## Aim of the exercise:
Return a copy of each line that holds the string "continues".

## Record list:

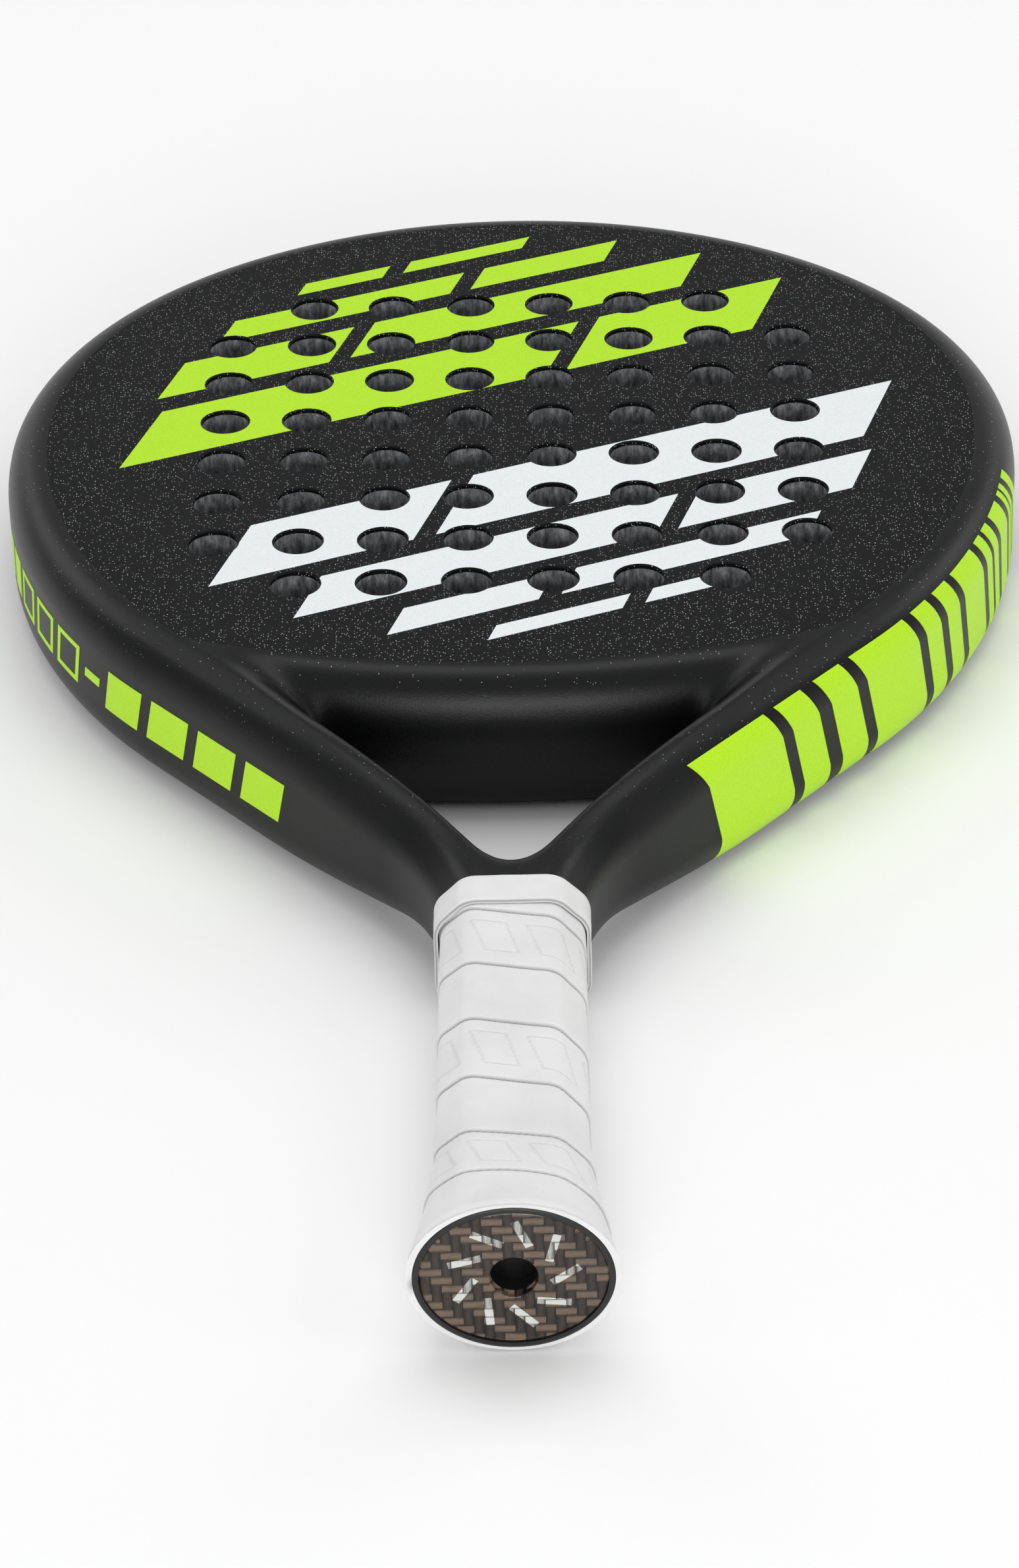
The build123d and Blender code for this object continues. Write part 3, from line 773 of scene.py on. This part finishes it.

...

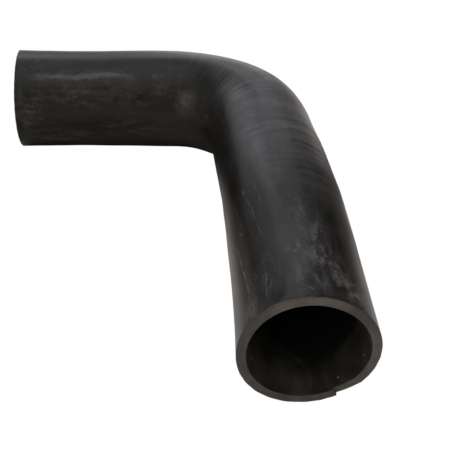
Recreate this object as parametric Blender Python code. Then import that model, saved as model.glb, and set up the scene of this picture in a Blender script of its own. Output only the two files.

...

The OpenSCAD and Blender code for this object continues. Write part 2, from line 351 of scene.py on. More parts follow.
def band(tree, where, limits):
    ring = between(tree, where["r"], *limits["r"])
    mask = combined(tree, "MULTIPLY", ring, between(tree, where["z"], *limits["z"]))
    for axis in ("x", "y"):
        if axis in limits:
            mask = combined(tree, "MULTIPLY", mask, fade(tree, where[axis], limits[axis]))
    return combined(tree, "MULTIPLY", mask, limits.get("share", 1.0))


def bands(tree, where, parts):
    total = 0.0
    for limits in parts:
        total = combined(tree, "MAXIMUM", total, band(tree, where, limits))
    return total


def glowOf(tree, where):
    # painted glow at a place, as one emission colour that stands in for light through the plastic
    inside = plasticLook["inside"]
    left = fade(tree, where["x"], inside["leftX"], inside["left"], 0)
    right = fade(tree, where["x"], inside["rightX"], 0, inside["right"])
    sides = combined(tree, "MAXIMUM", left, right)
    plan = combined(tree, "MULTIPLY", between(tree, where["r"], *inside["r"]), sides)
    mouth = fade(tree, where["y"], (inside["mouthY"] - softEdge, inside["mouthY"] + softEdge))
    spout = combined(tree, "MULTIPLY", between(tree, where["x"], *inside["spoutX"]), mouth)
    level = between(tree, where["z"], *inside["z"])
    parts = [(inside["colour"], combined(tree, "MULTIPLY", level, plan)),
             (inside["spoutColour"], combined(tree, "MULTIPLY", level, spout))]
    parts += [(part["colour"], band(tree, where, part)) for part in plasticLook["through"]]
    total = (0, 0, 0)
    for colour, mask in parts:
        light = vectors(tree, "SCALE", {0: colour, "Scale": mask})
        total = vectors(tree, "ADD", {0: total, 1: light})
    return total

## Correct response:
The build123d and Blender code for this object continues. Write part 3, from line 773 of scene.py on. This part finishes it.
The OpenSCAD and Blender code for this object continues. Write part 2, from line 351 of scene.py on. More parts follow.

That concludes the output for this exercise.